I’m reminded of the most famous passage E.M. Forster ever wrote, from a book that also has a neat tie-in with Natasha herself, as her mother starred in the film version of Howard's End:
Only connect! That was the whole of her sermon. Only connect the prose and the passion, and both will be exalted, and human love will be seen at its height. Live in fragments no longer. Only connect, and the beast and the monk, robbed of the isolation that is life to either, will die.
Natasha Richardson did connect. She never seemed to sacrifice one aspect in her life for another, equally important aspect. The equilibrium between art and family, between private and public life, between stage and screen, seemed perfect and wholly natural.

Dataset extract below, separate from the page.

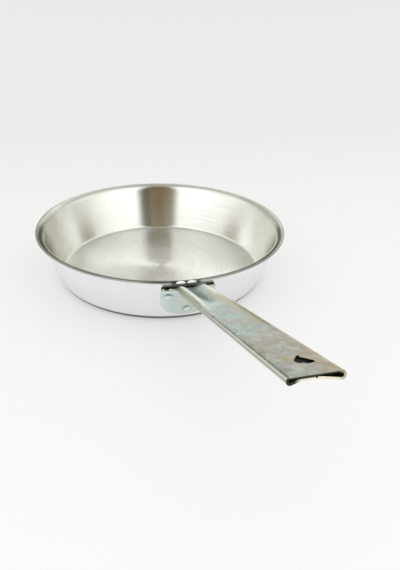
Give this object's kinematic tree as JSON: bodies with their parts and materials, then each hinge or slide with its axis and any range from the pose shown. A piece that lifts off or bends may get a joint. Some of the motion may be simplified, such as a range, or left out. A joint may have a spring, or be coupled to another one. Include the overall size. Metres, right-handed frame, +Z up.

I said that the last few days have seemed like a kind of dream world. Since reading the initial sketchy reports of the accident, she has been in my thoughts and my prayers constantly. It was hovering in the back of my mind as I went about my ordinary day’s business; writing essays, going out with my sister, making lunch. Like everyone else, I hoped for a miraculous recovery, for the doomsday vultures of the media to be totally off-the-ball, but this morning I woke up to the bad news.
If one good thing can come out of this whole tragedy (and I hope it is not too insensitive to suggest that we can take something positive out of it), it is the prescient reminder is that life can be brutal and abrupt and shocking, and that we should attempt to live our lives, pursue our dreams and love those around us as generously as Natasha Richardson seemed to.